======== DATA PROVIDED

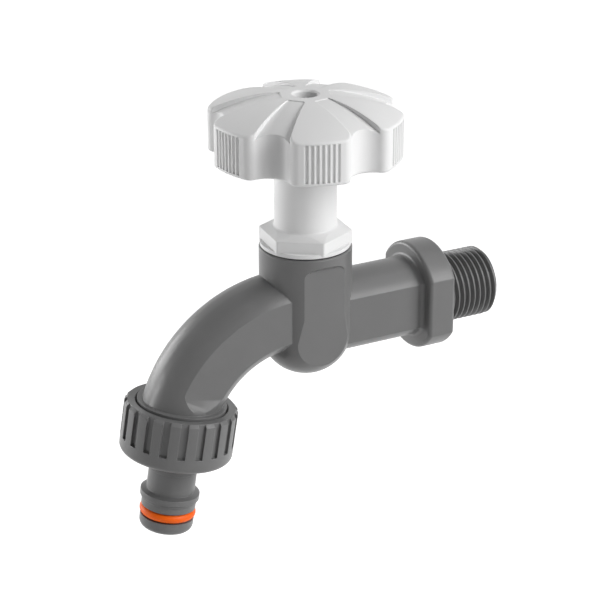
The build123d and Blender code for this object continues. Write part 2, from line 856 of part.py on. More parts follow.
def main():
    """Builds every piece of the tap and writes one STEP file for each."""
    pieces = {
        "tap_body": tap_body(),
        "bonnet": bonnet(),
        "bonnet_gasket": bonnet_gasket(),
        "spindle": spindle(),
        "spindle_oring_upper": spindle_oring(oring_heights["upper"]),
        "spindle_oring_lower": spindle_oring(oring_heights["lower"]),
        "valve_jumper": valve_jumper(),
        "jumper_clip": jumper_clip(),
        "valve_washer": valve_washer(),
        "retaining_washer": retaining_washer(),
        "washer_screw": washer_screw(),
        "handwheel": handwheel(),
        "handwheel_screw": handwheel_screw(),
        "handwheel_screw_washer": handwheel_screw_washer(),
        "hose_connector": hose_connector(),
        "outlet_washer": outlet_washer(),
        "connector_oring": connector_oring(),
    }
    os.makedirs("parts", exist_ok=True)
    for name, piece in pieces.items():
        export_step(piece, f"parts/{name}.step")


main()
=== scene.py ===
"""Dresses the garden tap: cut threads, moulded plastics, rubber and metal, in a plain studio."""

import logging
import math
from contextlib import contextmanager
from dataclasses import dataclass, field
from enum import Enum
from typing import Callable, Iterator

import bmesh
import bpy
from mathutils import Matrix, Vector


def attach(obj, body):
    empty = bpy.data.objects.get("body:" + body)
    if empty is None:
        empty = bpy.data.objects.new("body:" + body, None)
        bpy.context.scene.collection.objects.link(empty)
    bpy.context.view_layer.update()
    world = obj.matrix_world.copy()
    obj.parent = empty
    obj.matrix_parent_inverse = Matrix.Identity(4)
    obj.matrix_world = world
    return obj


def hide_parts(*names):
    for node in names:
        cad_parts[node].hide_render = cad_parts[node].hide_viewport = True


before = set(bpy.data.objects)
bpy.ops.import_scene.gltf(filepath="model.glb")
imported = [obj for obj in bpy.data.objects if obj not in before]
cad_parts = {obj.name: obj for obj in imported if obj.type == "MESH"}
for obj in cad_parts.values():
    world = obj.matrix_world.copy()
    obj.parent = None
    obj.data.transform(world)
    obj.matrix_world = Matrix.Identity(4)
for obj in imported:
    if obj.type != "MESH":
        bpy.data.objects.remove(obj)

LOG = logging.getLogger("garden_tap")
MM = 0.001
SAME_PLACE = MM / 1000
ON_THE_SURFACE = MM / 100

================

Quote only the stretch of lines that starts the data above and ends with the line containing "from mathutils import Matrix, Vector", both included.

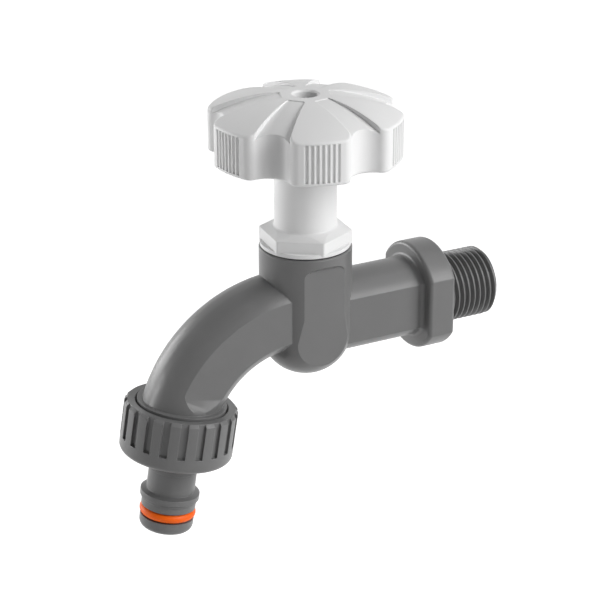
The build123d and Blender code for this object continues. Write part 2, from line 856 of part.py on. More parts follow.
def main():
    """Builds every piece of the tap and writes one STEP file for each."""
    pieces = {
        "tap_body": tap_body(),
        "bonnet": bonnet(),
        "bonnet_gasket": bonnet_gasket(),
        "spindle": spindle(),
        "spindle_oring_upper": spindle_oring(oring_heights["upper"]),
        "spindle_oring_lower": spindle_oring(oring_heights["lower"]),
        "valve_jumper": valve_jumper(),
        "jumper_clip": jumper_clip(),
        "valve_washer": valve_washer(),
        "retaining_washer": retaining_washer(),
        "washer_screw": washer_screw(),
        "handwheel": handwheel(),
        "handwheel_screw": handwheel_screw(),
        "handwheel_screw_washer": handwheel_screw_washer(),
        "hose_connector": hose_connector(),
        "outlet_washer": outlet_washer(),
        "connector_oring": connector_oring(),
    }
    os.makedirs("parts", exist_ok=True)
    for name, piece in pieces.items():
        export_step(piece, f"parts/{name}.step")


main()
=== scene.py ===
"""Dresses the garden tap: cut threads, moulded plastics, rubber and metal, in a plain studio."""

import logging
import math
from contextlib import contextmanager
from dataclasses import dataclass, field
from enum import Enum
from typing import Callable, Iterator

import bmesh
import bpy
from mathutils import Matrix, Vector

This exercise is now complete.